Here's some demo code, including simulation, with comments:

# load packages
require(phytools)
require(diversitree)

# simulate using phytools:
tree<-pbtree(n=100,scale=1)
Q<-matrix(c(-2,1,1,1,-2,1,1,1,-2),3,3)
rownames(Q)<-colnames(Q)<-1:3
x<-sim.history(tree,Q)$states

# ASR using rerootingMethod
XX<-rerootingMethod(tree,x,model="ER")
# ASRs in XX$marginal.anc

# ASR using make.simmap
mtrees<-make.simmap(tree,x,model="ER",nsim=100)
# (we should ideally increase nsim, if possible)
YY<-describe.simmap(mtrees)
# ASRs in YY$ace

# ASR using diversitree
y<-setNames(as.numeric(x),names(x))
# (we needed to convert to numeric)
lik<-make.mkn(tree,y,k=3)
# constrain to ER model
lik<-constrain(q13~q12,q21~q12,q23~q12,q31~q12,q32~q12)
fit<-find.mle(lik,setNames(1,argnames(lik)))
ZZ<-t(asr.marginal(lik,coef(fit)))
dimnames(ZZ)<-dimnames(XX$marginal.anc)

(**Note that I'm not that experienced with diversitree, so please post corrections if the above was not done properly.)
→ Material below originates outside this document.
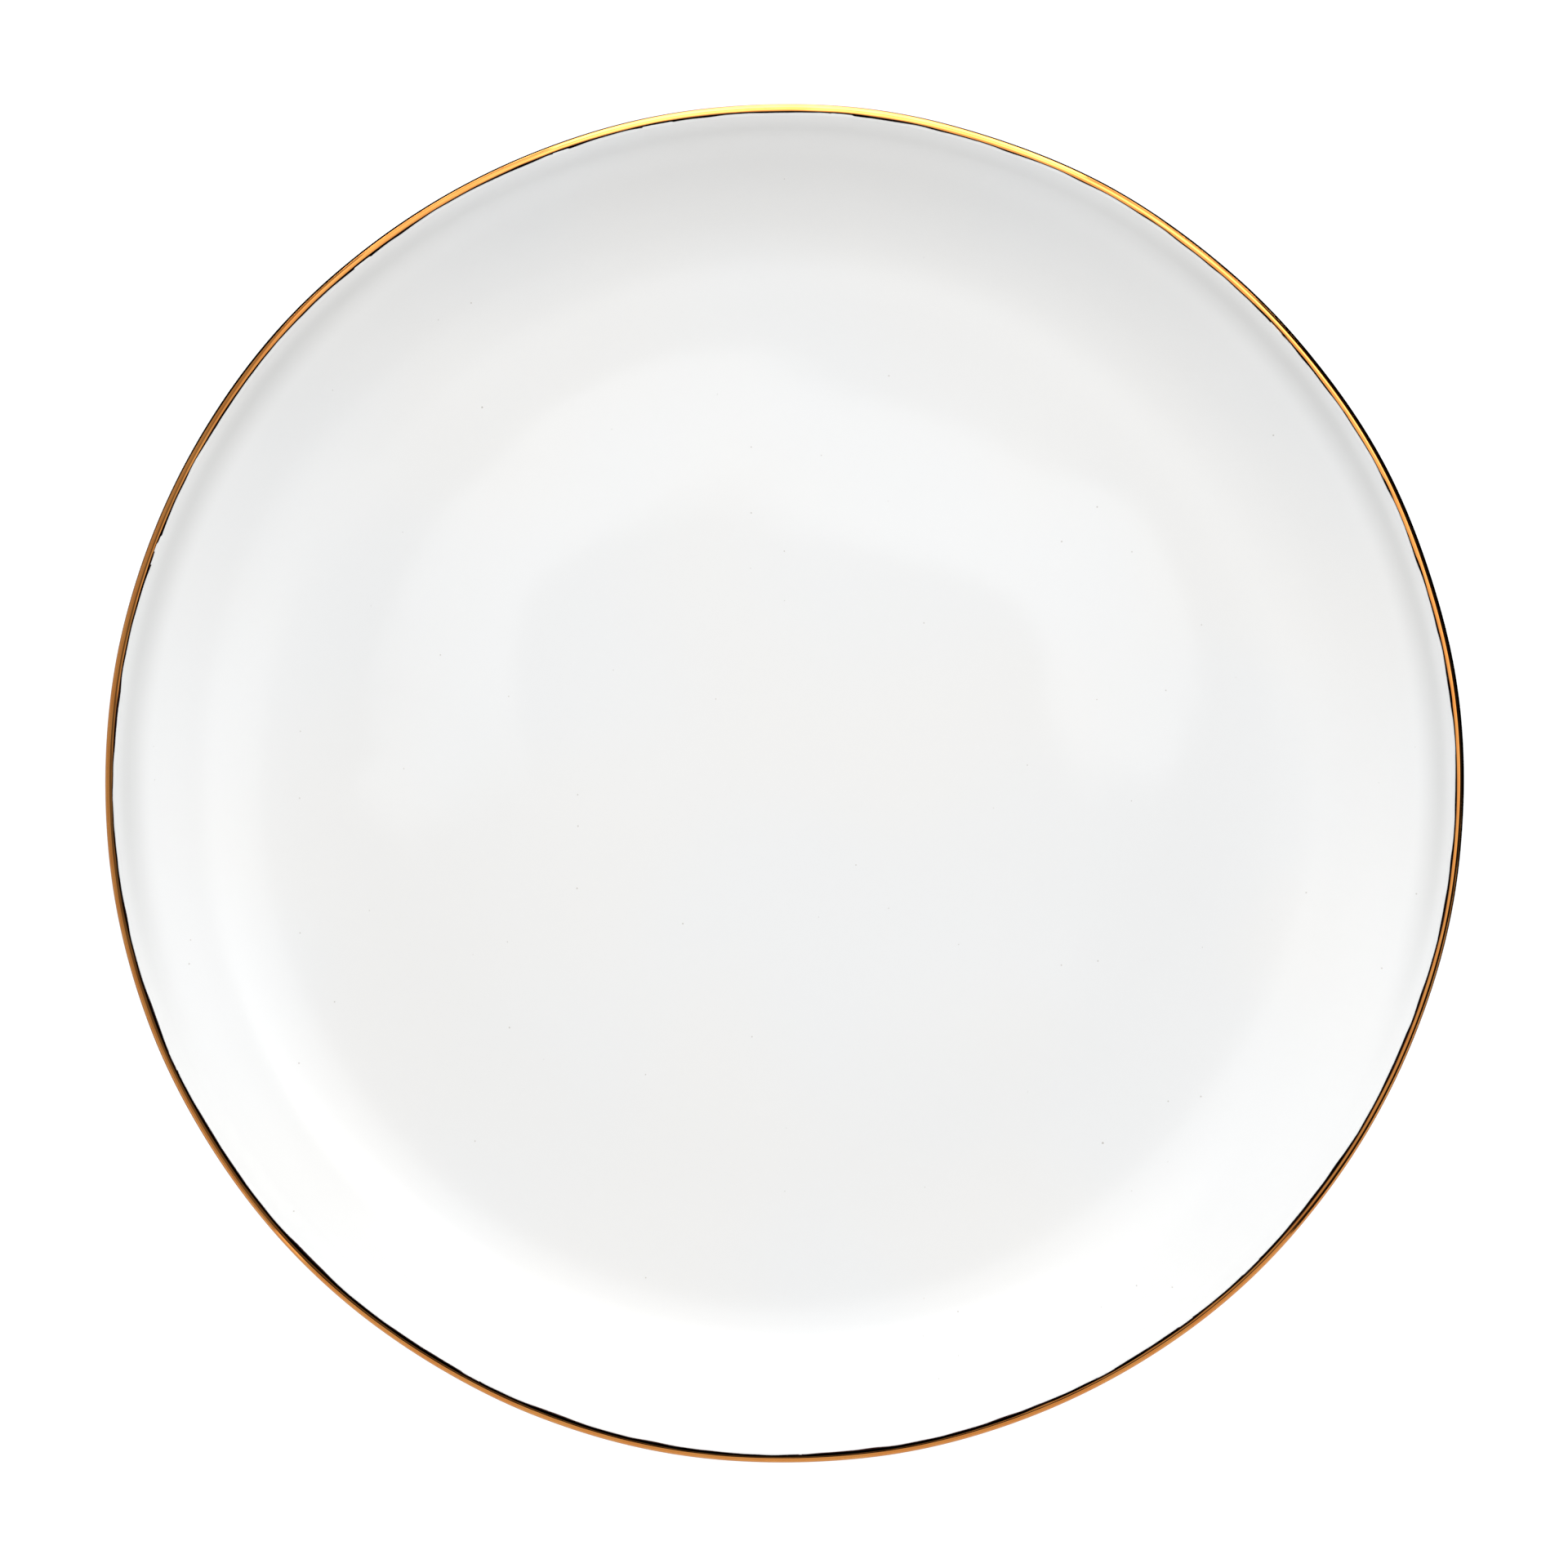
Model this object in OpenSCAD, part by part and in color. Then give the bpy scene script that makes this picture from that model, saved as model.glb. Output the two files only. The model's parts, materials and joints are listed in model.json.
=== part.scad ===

In theory, rerootingMethod & asr.marginal should give identical estimates for any model in which all qij=qji. make.simmap will give different ancestral state estimates, but these will be highly correlated as nsim is made to be large.

2 comments:

  1. Realized in trying to repeat this that:

    lik<-constrain(q13~q12,q21~q12,q23~q12,q31~q12,q32~q12)

    should be:

    lik<-constrain(lik,q13~q12,q21~q12,q23~q12,q31~q12,q32~q12)

    ReplyDelete
  2. Hi
    I'm running several R packages to ancestral state reconstruction on discrete data and your blog is a great help to me.
    I have a question about diversitree package.
    I'm testing diversitree package and i don't find examples to implement ARD model on diversitree.
    Do you think my syntax is correct?

    lik <- make.mk2(mytree_ultra, vect, strict=FALSE)
    fit <- find.mle(lik,setNames(c(1,2),argnames(lik))
    asr <- asr.marginal(lik,coef(fit))

    Thanks

    ReplyDelete